Presto Editor's Choice
January 2019
Jean-François Heisser, Marie-Josèphe Jude (Pleyel piano four hands)
A composition that marked the birth of the modern symphony orchestra, it was instead through the medium of the piano that Symphonie fantastique became generally known to the public when Franz Liszt a prime champion of the music of his friend, Hector Berlioz made a transcription of the work for solo keyboard. The project undertaken here by Jean-François Heisser and Marie-Josèphe Jude continues that respected tradition, but it doubles the stakes and multiplies the pleasure: the expanded sound palette offered by the two-keyboard piano constructed by Pleyel and housed at Paris Museum of Music gives rise to unexpected colours emanating from the shared resonator box, and their fingerings (twenty fingers strong) can reproduce the minutest details of Berliozs dazzling, ground-breaking orchestral writing. The work of a master indeed!

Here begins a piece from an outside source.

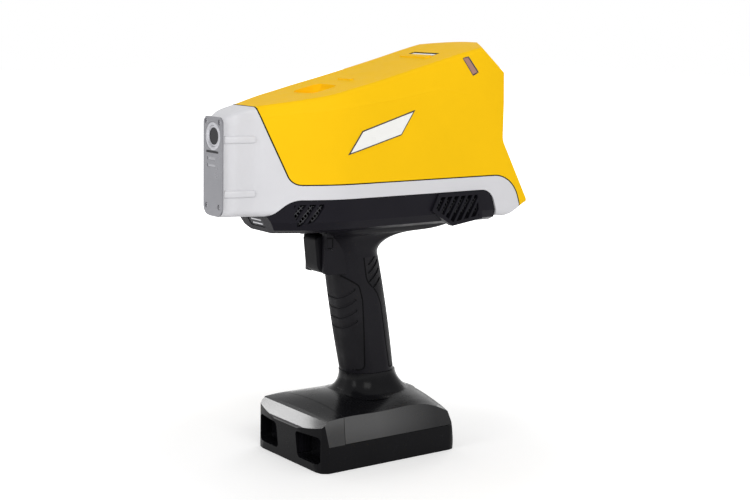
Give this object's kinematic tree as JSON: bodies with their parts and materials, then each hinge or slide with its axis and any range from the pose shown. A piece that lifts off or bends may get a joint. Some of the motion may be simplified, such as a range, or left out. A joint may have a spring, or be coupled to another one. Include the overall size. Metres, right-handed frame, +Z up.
{
  "type": "handheld xrf analyzer",
  "caption": "Pistol-grip handheld X-ray fluorescence analyzer with a sprung trigger, rear display and keypad, measuring nose and a slide-off battery base.",
  "frame": {"origin": "middle of the battery base's underside, on the surface the analyzer stands on", "axes": "+Z up; the measuring nose points to -X, the display faces +X, the user's left hand side is -Y"},
  "size_m": [0.2385, 0.083, 0.2866],
  "materials": {
    "cover_plastic": "satin moulded yellow",
    "casing_plastic": "satin light grey",
    "belly_plastic": "fine moulded texture",
    "grille_metal": "satin",
    "plate_paint": "satin grey",
    "ring_steel": "turned",
    "window_film": "smooth film",
    "dark_lens": "polished",
    "sensor_metal": "satin",
    "light_lens": "polished",
    "bezel_plastic": "fine texture",
    "display_glass": "polished",
    "display_panel": "smooth",
    "board": "solder mask",
    "frame_aluminium": "machined",
    "instrument_steel": "turned",
    "supply_paint": "satin",
    "fan_plastic": "moulded",
    "handle_plastic": "satin black",
    "grip_rubber": "soft rubber",
    "switch_plastic": "moulded",
    "base_plastic": "gloss black",
    "contact_brass": "plated",
    "cell_sleeve": "sleeve",
    "key_rubber": "soft key"
  },
  "bodies": {
    "housing": {"base_dock": "base_plastic", "belly_casing": "belly_plastic", "detector": "instrument_steel", "display_glass": "display_glass", "display_module": "display_panel", "dock_contacts": "contact_brass", "fan_frame": "fan_plastic", "filter_motor": "instrument_steel", "front_grip": "grip_rubber", "handle_core": "handle_plastic", "heat_sink": "frame_aluminium", "hv_supply": "supply_paint", "instrument_frame": "frame_aluminium", "keypad_board": "board", "left_light": "light_lens", "lower_sensor": "sensor_metal", "main_board": "board", "nose_casing": "casing_plastic", "nose_plate": "plate_paint", "port_grille": "grille_metal", "rear_bezel": "bezel_plastic", "rear_grip": "grip_rubber", "right_light": "light_lens", "roof_light": "light_lens", "sensor_slot": "dark_lens", "source_mount": "frame_aluminium", "top_cover": "cover_plastic", "trigger_pin": "instrument_steel", "trigger_spring": "instrument_steel", "trigger_switch": "switch_plastic", "upper_sensor": "sensor_metal", "window_film": "window_film", "window_ring": "ring_steel", "xray_tube": "instrument_steel"},
    "battery": {"battery_case": "base_plastic", "left_cell": "cell_sleeve", "middle_cell": "cell_sleeve", "right_cell": "cell_sleeve", "battery_board": "board", "battery_terminals": "contact_brass"},
    "left_latch": {"left_latch": "handle_plastic"},
    "right_latch": {"right_latch": "handle_plastic"},
    "trigger": {"trigger": "handle_plastic"},
    "fan_rotor": {"fan_rotor": "fan_plastic"},
    "filter_wheel": {"filter_wheel": "instrument_steel"},
    "back_key": {"back_key": "key_rubber"},
    "centre_key": {"centre_key": "key_rubber"},
    "down_key": {"down_key": "key_rubber"},
    "home_key": {"home_key": "key_rubber"},
    "left_key": {"left_key": "key_rubber"},
    "menu_key": {"menu_key": "key_rubber"},
    "power_key": {"power_key": "key_rubber"},
    "right_key": {"right_key": "key_rubber"},
    "up_key": {"up_key": "key_rubber"}
  },
  "joints": [
    {"name": "trigger_pull", "type": "hinge", "parent": "housing", "child": "trigger", "pos_m": [-0.031, 0, 0.1525], "axis": [0, -1, 0], "range_deg": [0, 8], "stiffness_Nm_per_rad": 0.2, "springref_deg": -17.19},
    {"name": "battery_slide", "type": "slide", "parent": "housing", "child": "battery", "axis": [-1, 0, 0], "range_m": [0, 0.09]},
    {"name": "left_latch_press", "type": "slide", "parent": "battery", "child": "left_latch", "axis": [0, 1, 0], "range_m": [0, 0.0025], "stiffness_N_per_m": 400, "springref_m": -0.004},
    {"name": "right_latch_press", "type": "slide", "parent": "battery", "child": "right_latch", "axis": [0, -1, 0], "range_m": [0, 0.0025], "stiffness_N_per_m": 400, "springref_m": -0.004},
    {"name": "fan_spin", "type": "hinge", "parent": "housing", "child": "fan_rotor", "pos_m": [0.058, -0.025, 0.1756], "axis": [0, 1, 0], "continuous": true},
    {"name": "filter_turn", "type": "hinge", "parent": "housing", "child": "filter_wheel", "pos_m": [-0.10236, 0, 0.21194], "axis": [0.866, 0, -0.5], "continuous": true},
    {"name": "back_key_press", "type": "slide", "parent": "housing", "child": "back_key", "axis": [-0.8776, 0, -0.4794], "range_m": [0, 0.0008], "stiffness_N_per_m": 1500, "springref_m": -0.0005},
    {"name": "centre_key_press", "type": "slide", "parent": "housing", "child": "centre_key", "axis": [-0.8776, 0, -0.4794], "range_m": [0, 0.0008], "stiffness_N_per_m": 1500, "springref_m": -0.0005},
    {"name": "down_key_press", "type": "slide", "parent": "housing", "child": "down_key", "axis": [-0.8776, 0, -0.4794], "range_m": [0, 0.0008], "stiffness_N_per_m": 1500, "springref_m": -0.0005},
    {"name": "home_key_press", "type": "slide", "parent": "housing", "child": "home_key", "axis": [-0.8776, 0, -0.4794], "range_m": [0, 0.0008], "stiffness_N_per_m": 1500, "springref_m": -0.0005},
    {"name": "left_key_press", "type": "slide", "parent": "housing", "child": "left_key", "axis": [-0.8776, 0, -0.4794], "range_m": [0, 0.0008], "stiffness_N_per_m": 1500, "springref_m": -0.0005},
    {"name": "menu_key_press", "type": "slide", "parent": "housing", "child": "menu_key", "axis": [-0.8776, 0, -0.4794], "range_m": [0, 0.0008], "stiffness_N_per_m": 1500, "springref_m": -0.0005},
    {"name": "power_key_press", "type": "slide", "parent": "housing", "child": "power_key", "axis": [-0.8776, 0, -0.4794], "range_m": [0, 0.0008], "stiffness_N_per_m": 1500, "springref_m": -0.0005},
    {"name": "right_key_press", "type": "slide", "parent": "housing", "child": "right_key", "axis": [-0.8776, 0, -0.4794], "range_m": [0, 0.0008], "stiffness_N_per_m": 1500, "springref_m": -0.0005},
    {"name": "up_key_press", "type": "slide", "parent": "housing", "child": "up_key", "axis": [-0.8776, 0, -0.4794], "range_m": [0, 0.0008], "stiffness_N_per_m": 1500, "springref_m": -0.0005}
  ]
}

"I wasn’t particularly enthralled by the prospect of hearing Berlioz’s orchestral Portrait of the Artist As A Young Man shorn of its phantasmagorical orchestration when my colleague first suggested this, but I’m so glad I stuck with it: the Scène aux Champs sounds uncannily like a Bach invention, whilst the eerie sonorities of the double Pleyel are so bone-chilling in the Scaffold and Witches’ Sabbath that I didn’t miss the snarling brass and macabre E flat clarinet at all!" - Presto Classical, January 2019.